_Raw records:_
*-*-*

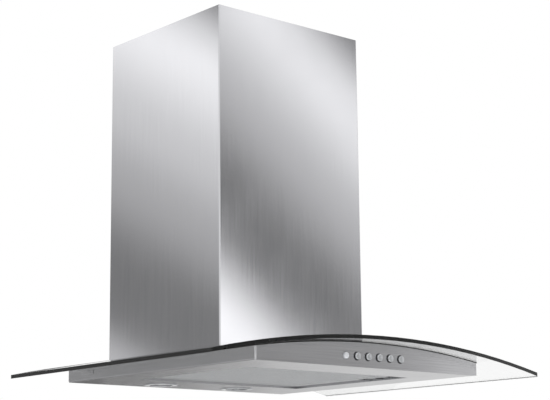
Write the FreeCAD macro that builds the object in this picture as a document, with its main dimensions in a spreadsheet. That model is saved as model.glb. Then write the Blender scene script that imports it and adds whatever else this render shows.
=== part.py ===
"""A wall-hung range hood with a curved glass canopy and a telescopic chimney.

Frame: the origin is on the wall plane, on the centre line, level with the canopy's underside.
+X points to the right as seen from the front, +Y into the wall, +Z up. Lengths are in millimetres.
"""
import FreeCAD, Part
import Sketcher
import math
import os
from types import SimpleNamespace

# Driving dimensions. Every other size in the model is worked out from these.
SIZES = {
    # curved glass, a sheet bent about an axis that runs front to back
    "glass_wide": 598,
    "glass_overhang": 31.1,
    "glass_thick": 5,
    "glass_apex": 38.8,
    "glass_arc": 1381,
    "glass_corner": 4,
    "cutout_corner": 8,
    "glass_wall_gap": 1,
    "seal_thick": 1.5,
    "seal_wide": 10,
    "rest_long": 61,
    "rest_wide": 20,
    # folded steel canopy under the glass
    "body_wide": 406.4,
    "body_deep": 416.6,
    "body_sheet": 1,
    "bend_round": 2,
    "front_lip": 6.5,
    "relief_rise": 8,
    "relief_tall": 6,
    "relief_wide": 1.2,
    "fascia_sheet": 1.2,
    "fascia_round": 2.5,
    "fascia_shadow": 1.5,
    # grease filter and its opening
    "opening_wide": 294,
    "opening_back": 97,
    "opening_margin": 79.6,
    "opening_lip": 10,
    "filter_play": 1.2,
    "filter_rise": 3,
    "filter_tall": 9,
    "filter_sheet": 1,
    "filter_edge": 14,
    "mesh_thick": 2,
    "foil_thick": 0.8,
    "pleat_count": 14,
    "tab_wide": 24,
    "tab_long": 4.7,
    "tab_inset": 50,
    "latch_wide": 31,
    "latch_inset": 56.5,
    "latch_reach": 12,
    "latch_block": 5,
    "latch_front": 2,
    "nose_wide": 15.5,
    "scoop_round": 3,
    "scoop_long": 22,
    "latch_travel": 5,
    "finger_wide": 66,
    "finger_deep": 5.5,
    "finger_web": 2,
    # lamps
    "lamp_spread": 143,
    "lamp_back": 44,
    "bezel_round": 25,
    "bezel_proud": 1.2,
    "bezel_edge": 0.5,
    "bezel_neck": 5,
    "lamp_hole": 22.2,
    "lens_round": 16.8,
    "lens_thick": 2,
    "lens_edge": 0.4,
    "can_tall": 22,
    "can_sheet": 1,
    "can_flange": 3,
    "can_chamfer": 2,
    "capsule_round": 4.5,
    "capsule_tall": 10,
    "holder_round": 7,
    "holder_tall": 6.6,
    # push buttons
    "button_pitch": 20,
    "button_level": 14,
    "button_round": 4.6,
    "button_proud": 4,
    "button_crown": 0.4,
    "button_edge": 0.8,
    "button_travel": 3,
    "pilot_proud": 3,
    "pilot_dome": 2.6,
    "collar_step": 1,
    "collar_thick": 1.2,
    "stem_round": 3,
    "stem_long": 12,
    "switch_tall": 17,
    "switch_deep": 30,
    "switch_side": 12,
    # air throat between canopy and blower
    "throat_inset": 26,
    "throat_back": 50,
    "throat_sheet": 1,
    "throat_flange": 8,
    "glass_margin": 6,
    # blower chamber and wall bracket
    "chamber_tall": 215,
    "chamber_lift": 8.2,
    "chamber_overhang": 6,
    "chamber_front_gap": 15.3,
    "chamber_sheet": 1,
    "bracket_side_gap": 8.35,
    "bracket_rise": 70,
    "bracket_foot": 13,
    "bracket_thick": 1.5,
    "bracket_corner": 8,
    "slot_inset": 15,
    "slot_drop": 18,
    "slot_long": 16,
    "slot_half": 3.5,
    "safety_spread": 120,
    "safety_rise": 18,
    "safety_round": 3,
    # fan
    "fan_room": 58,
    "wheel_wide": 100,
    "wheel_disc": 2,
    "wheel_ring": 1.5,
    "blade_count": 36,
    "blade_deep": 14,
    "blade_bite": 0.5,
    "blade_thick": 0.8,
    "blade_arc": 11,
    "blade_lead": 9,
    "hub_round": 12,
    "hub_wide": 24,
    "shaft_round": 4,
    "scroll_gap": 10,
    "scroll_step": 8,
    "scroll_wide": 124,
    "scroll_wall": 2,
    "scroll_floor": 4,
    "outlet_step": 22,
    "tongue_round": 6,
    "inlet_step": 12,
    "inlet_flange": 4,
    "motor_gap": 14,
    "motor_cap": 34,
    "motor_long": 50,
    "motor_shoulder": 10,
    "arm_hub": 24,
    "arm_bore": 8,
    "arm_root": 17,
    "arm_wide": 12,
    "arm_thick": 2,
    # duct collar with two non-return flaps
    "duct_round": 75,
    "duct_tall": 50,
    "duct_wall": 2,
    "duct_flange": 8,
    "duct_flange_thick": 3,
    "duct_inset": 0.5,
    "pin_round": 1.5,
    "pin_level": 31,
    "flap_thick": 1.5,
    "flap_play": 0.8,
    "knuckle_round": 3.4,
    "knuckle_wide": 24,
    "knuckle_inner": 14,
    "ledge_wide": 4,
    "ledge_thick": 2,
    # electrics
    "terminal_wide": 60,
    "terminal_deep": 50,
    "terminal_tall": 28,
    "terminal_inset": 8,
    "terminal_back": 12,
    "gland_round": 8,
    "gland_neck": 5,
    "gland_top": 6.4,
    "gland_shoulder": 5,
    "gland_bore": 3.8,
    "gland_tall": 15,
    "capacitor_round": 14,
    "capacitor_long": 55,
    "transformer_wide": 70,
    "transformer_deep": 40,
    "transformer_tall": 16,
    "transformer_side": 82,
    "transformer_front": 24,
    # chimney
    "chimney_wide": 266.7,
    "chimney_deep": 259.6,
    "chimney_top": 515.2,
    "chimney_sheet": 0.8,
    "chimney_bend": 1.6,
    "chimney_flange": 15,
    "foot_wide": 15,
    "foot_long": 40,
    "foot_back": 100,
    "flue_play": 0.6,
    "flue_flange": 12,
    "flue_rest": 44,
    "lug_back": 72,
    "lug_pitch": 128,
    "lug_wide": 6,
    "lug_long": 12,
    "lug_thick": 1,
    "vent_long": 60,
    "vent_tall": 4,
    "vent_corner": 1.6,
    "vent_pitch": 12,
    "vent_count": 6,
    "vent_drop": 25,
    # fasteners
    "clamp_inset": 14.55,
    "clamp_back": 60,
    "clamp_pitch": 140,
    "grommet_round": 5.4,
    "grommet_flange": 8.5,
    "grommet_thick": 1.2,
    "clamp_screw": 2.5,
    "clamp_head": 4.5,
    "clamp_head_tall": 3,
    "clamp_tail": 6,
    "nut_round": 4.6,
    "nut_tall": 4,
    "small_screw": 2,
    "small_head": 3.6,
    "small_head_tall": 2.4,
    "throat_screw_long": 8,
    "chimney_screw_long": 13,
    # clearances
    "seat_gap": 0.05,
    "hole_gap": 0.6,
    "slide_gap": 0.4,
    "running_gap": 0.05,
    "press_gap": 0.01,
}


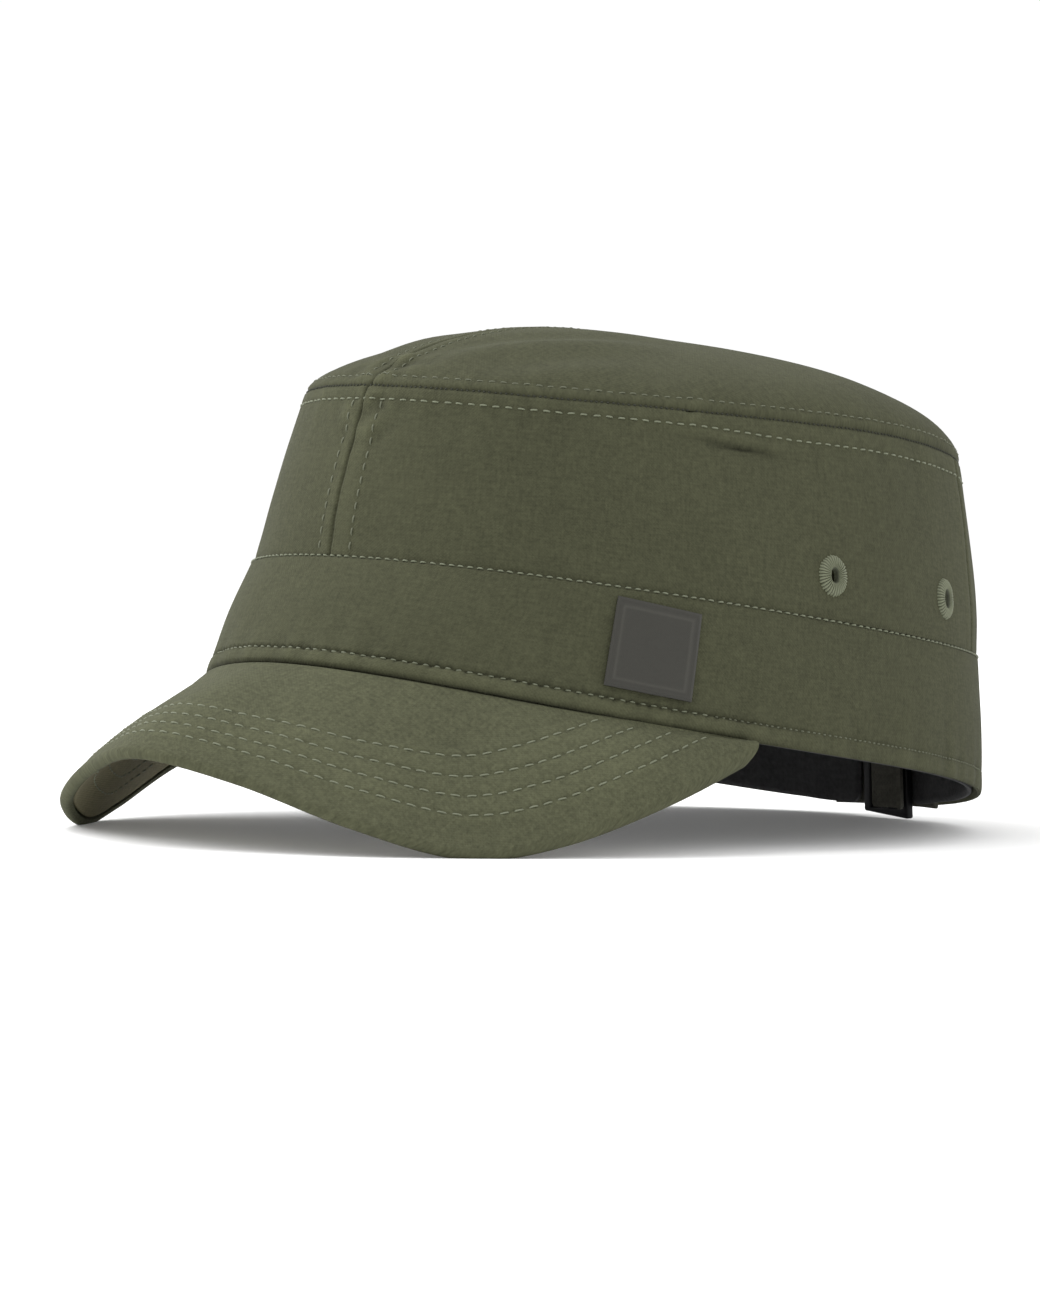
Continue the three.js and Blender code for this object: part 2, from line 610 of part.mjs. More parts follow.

*-*-*

_PROBLEM TO WORK ON:_
Starting at the first line of the data above, please restate word for word every line up to and including the one that holds "a telescopic chimney.", and add nothing else.

_ANSWER IN FULL:_
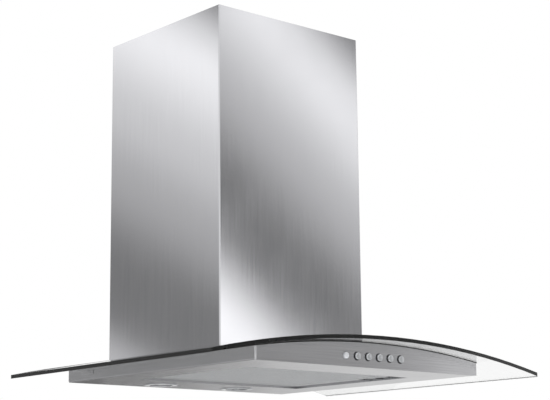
Write the FreeCAD macro that builds the object in this picture as a document, with its main dimensions in a spreadsheet. That model is saved as model.glb. Then write the Blender scene script that imports it and adds whatever else this render shows.
=== part.py ===
"""A wall-hung range hood with a curved glass canopy and a telescopic chimney.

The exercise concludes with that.